Microscopy image of a macrophage. Image credit: NIAID (CC BY 2.0)
Although inflammation can be good for the body and help fight off infection, in certain cases it can also be harmful. When immune cells switch on at the wrong time, they can cause damage to cells and tissues. Fat tissue has its own population of immune cells called adipose tissue macrophages that remove dead fat cells and keep the tissue working. However, obesity changes the behaviour of these macrophages so they switch on as though they were fighting an infection and make the fat tissue inflamed. The signals produced by these activated macrophages stop fat tissue working, and this can lead to type 2 diabetes.
The trigger that activates macrophages in obesity is not yet clear, but some evidence suggests that it is due to the type of fat available. Fats come in two main forms: saturated, which can lead to high cholesterol, or unsaturated which can reduce the risk of high blood pressure. An increase in saturated fats can cause cells, including macrophages, to become stressed.
Researchers showed in 2011 that macrophages in the fatty tissue of obese mice accumulate fat and become inflamed, but it was unclear which types of fat, if any, were driving the inflammation.
Now, Petkevicius et al. – including some of the researchers involved in the 2011 work – report that macrophages in the fatty tissue of obese mice make excess phosphatidylcholine, a fat normally found in the cell membrane. Phosphatidylcholine is a type of fat known as a phospholipid and it is made up of two subunits called fatty acids that can either be saturated or unsaturated. In obese people and mice, fatty tissue produces too much of the enzyme that makes phosphatidylcholine, called CCTa.

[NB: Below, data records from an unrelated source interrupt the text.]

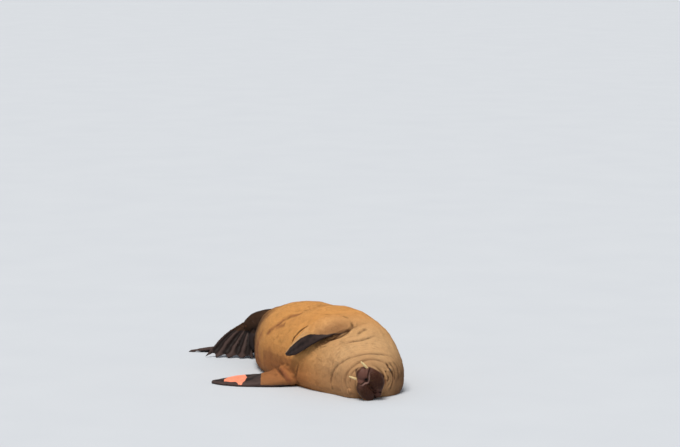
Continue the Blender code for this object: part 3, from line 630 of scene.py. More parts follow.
# Folds in the skin; where a fold has a dark line, that line is painted shade in the fold.
FOLDS = (
    # Two rings of folds round the throat, and a short one within them.
    Line(((-0.043, -0.776, 0.026), (-0.061, -0.764, 0.068), (-0.064, -0.767, 0.129),
          (-0.050, -0.807, 0.205), (-0.017, -0.850, 0.253), (0.028, -0.880, 0.287),
          (0.095, -0.911, 0.311), (0.176, -0.930, 0.316), (0.270, -0.930, 0.300),
          (0.360, -0.900, 0.250)), 0.006, 0.012, dark=0.25),
    Line(((-0.014, -0.934, 0.072), (-0.022, -0.921, 0.130), (-0.010, -0.938, 0.191),
          (0.029, -0.955, 0.239), (0.082, -0.966, 0.270), (0.165, -0.990, 0.286),
          (0.241, -1.002, 0.269), (0.287, -1.005, 0.234)), 0.007, 0.011, dark=0.30),
    Line(((0.000, -0.968, 0.120), (0.009, -0.974, 0.185), (0.049, -0.988, 0.227)), 0.003, 0.007,
         dark=0.25),
    # The armpit and the creases that run from it.
    Line(((-0.058, -0.645, 0.395), (0.005, -0.694, 0.405), (0.066, -0.715, 0.432),
          (0.108, -0.706, 0.459), (0.150, -0.672, 0.490), (0.165, -0.625, 0.517)), 0.010, 0.008,
         dark=0.7),
    Line(((0.026, -0.753, 0.375), (0.134, -0.799, 0.396), (0.205, -0.800, 0.408),
          (0.313, -0.770, 0.418)), 0.006, 0.010, dark=0.3, fade=0.3),
    Line(((0.140, -0.765, 0.440), (0.200, -0.735, 0.456), (0.260, -0.710, 0.462)), 0.006, 0.012,
         dark=0.35, fade=0.3),
    Line(((-0.160, -0.590, 0.330), (-0.100, -0.640, 0.345), (-0.040, -0.680, 0.352)), 0.004, 0.008,
         dark=0.3, fade=0.3),
    # The belly's shadowed crease beyond the right fore flipper's upper edge.
    Line(((-0.176, -0.281, 0.300), (-0.160, -0.283, 0.351), (-0.147, -0.298, 0.377),
          (-0.126, -0.319, 0.410), (-0.102, -0.345, 0.440), (-0.075, -0.378, 0.467)), 0.008, 0.0075,
         dark=1.0, bulge=0.0),
    # Long creases over the upper belly and the hip.
    Line(((0.020, -0.365, 0.536), (0.071, -0.439, 0.549), (0.142, -0.492, 0.555),
          (0.192, -0.513, 0.552)), 0.003, 0.014, dark=0.15, fade=0.3),
    Line(((-0.070, 0.380, 0.440), (-0.009, 0.352, 0.485), (0.035, 0.298, 0.513),
          (0.090, 0.240, 0.535)), 0.006, 0.012, dark=0.4, fade=0.3),
    Line(((-0.188, 0.186, 0.312), (-0.159, 0.138, 0.363), (-0.130, 0.092, 0.401),
          (-0.093, 0.068, 0.442), (-0.063, 0.023, 0.463), (-0.021, -0.075, 0.499)), 0.003, 0.020,
         dark=0.0, fade=0.3),
    # The left fore flipper's root.
    Line(((-0.193, -0.055, 0.104), (-0.246, -0.180, 0.122), (-0.262, -0.289, 0.103),
          (-0.256, -0.346, 0.068), (-0.231, -0.355, 0.029)), 0.008, 0.011, dark=0.65, fade=0.25),
    Line(((-0.160, -0.420, 0.190), (-0.190, -0.400, 0.130), (-0.205, -0.385, 0.070)), 0.004, 0.009,
         dark=0.4),
    # The crease between muzzle and cheek, the slit inside the cheek's ridge, and the ridge.
    Line(((0.150, -1.010, 0.247), (0.181, -1.024, 0.236), (0.205, -1.034, 0.216),
          (0.224, -1.049, 0.190), (0.235, -1.056, 0.150), (0.240, -1.053, 0.096),
          (0.205, -1.089, 0.040)), 0.007, 0.009, dark=0.55, fade=0.3),
    Line(((0.258, -1.032, 0.205), (0.268, -1.040, 0.178), (0.278, -1.037, 0.155),
          (0.263, -1.045, 0.120)), 0.018, 0.0105, dark=1.0, bulge=0.2, fade=0.10),
    Line(((0.272, -0.996, 0.262), (0.288, -1.010, 0.230), (0.304, -1.014, 0.196),
          (0.322, -1.004, 0.172), (0.330, -1.000, 0.128)), 0.010, 0.0090, dark=1.0, bulge=0.2, fade=0.15),
    Line(((0.328, -1.000, 0.150), (0.330, -1.000, 0.118), (0.318, -1.002, 0.080),
          (0.300, -1.006, 0.045)), 0.005, 0.0080, dark=0.5, fade=0.2),
    Line(((0.275, -1.022, 0.215), (0.290, -1.022, 0.185), (0.304, -1.016, 0.160),
          (0.306, -1.014, 0.124), (0.293, -1.020, 0.093), (0.277, -1.026, 0.070),
          (0.262, -1.020, 0.035)), -0.010, 0.0085, dark=0.0, bulge=0.0),
    # Wrinkles behind the eye and over the brow.
    Line(((0.300, -0.985, 0.262), (0.330, -0.985, 0.225), (0.350, -0.985, 0.170),
          (0.345, -0.990, 0.110)), 0.0045, 0.009, dark=0.45),
    Line(((0.340, -0.950, 0.250), (0.375, -0.945, 0.190), (0.380, -0.945, 0.110)), 0.004, 0.010,
         dark=0.3),
)
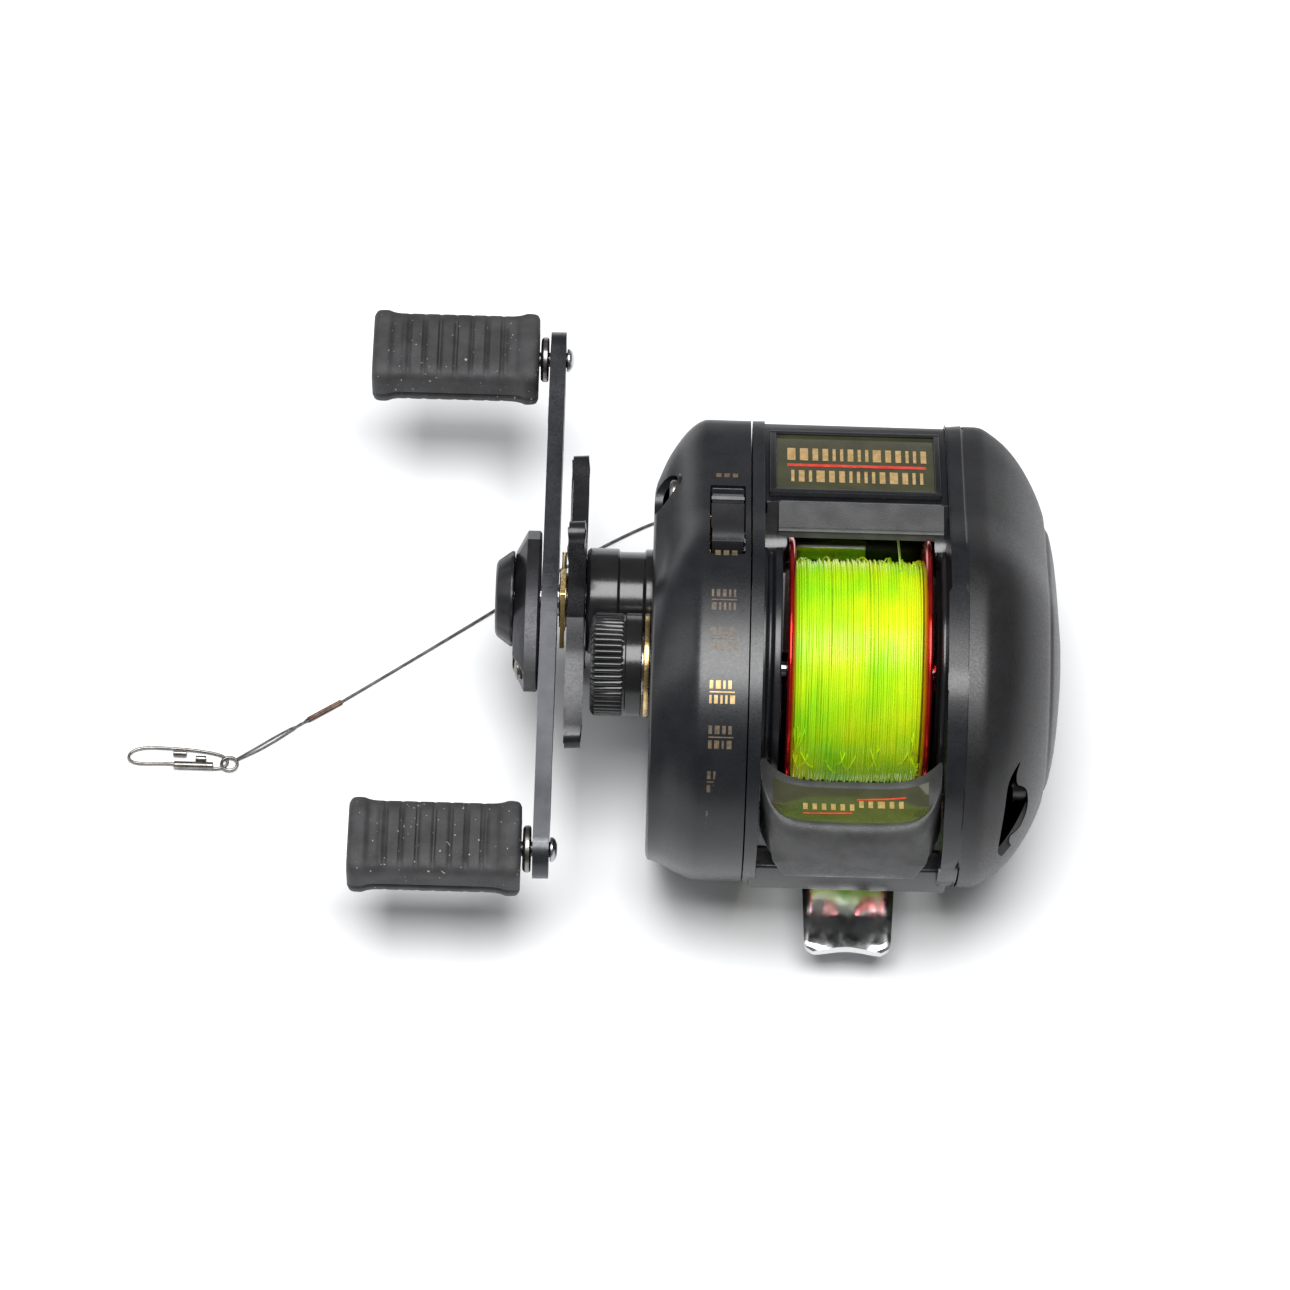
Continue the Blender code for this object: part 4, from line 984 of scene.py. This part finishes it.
def make_star():
    """Four arms that taper and end in round tips, on a boss round the crank's shaft."""
    tip_r = 1.9
    outline = []
    for arm in range(4):
        middle = math.radians(4.4 + 90 * arm)
        edge = [(9.0, 4.6), (10.4, 3.9), (12.4, 3.2), (16.0, 2.5), (20.0, 2.0), (22.8, 1.9)]
        turns = [t / 10 for t in range(14, -15, -2)]
        tip = [(24.0 + tip_r * math.cos(t), tip_r * math.sin(t)) for t in turns]
        for along, across in [(a, -b) for a, b in edge] + tip[::-1] + edge[::-1]:
            outline.append((
                CRANK_Y + along * math.cos(middle) - across * math.sin(middle),
                CRANK_Z + along * math.sin(middle) + across * math.cos(middle),
            ))
        hub = middle + math.pi / 4
        outline.append((CRANK_Y + 8.3 * math.cos(hub), CRANK_Z + 8.3 * math.sin(hub)))
    bore = circle(2.9, (CRANK_Y, CRANK_Z), 40)
    star = prism("star", [outline, bore], -45.8, -43.3, bevel=0.5)
    boss = lathe("star_boss", softened(ring(-46.0, -43.15, 6.6, 3.2), 0.25), (0, CRANK_Y, CRANK_Z), 64)
    solid("star_wheel", "star", "star", "star_black", [star, boss], "star_drag")


def on_crank(points):
    """Points along and across the crank's arm, as (Y, Z)."""
    c, s = math.cos(ARM_TILT), math.sin(ARM_TILT)
    return [(CRANK_Y + a * c - b * s, CRANK_Z + a * s + b * c) for a, b in points]


def arm_outline():
    across, end_r, count = 7.0, 4.6, 22
    upper = []
    for i in range(-count, count + 1):
        along = ARM_HALF * i / count
        share = max(0.0, 1 - abs(along) / 36)
        upper.append((along, end_r + (across - end_r) * share ** 1.3))
    turns = [t / 10 for t in range(14, -15, -2)]
    front = [(ARM_HALF + end_r * math.cos(t), end_r * math.sin(t)) for t in turns]
    return upper + front + [(a, -b) for a, b in reversed(upper)] + [(-a, -b) for a, b in front]


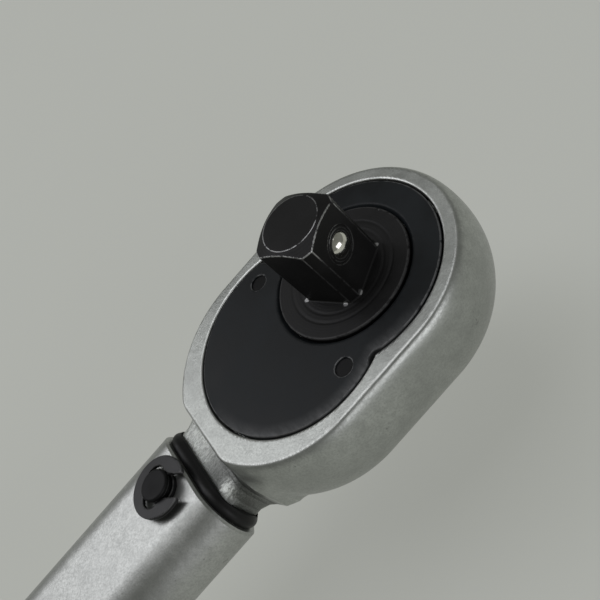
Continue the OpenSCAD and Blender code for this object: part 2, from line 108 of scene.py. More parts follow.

Petkevicius et al. showed that partially removing the CCTa gene from macrophages reduces inflammation, but, unexpectedly, the amount of phosphatidylcholine in the cells stays the same. This is because macrophages respond to the halt in phosphatidylcholine production by removing less of the phospholipid from the membrane. This gives the macrophages time to exchange the saturated fatty acids in phosphatidylcholine for unsaturated fatty acids. Therefore, the longer phosphatidylcholine stays in the membrane, the more likely it is to contain unsaturated fatty acids. Further experiments demonstrated that this change counteracts the effects caused by excess saturated fats, protecting the cells and reducing inflammation.
Although the understanding of obesity is still in its early stages, this study adds another piece of the puzzle. If we can understand why fat stops working in obesity, and how this leads to disease, it could aid the design of new treatments for type 2 diabetes.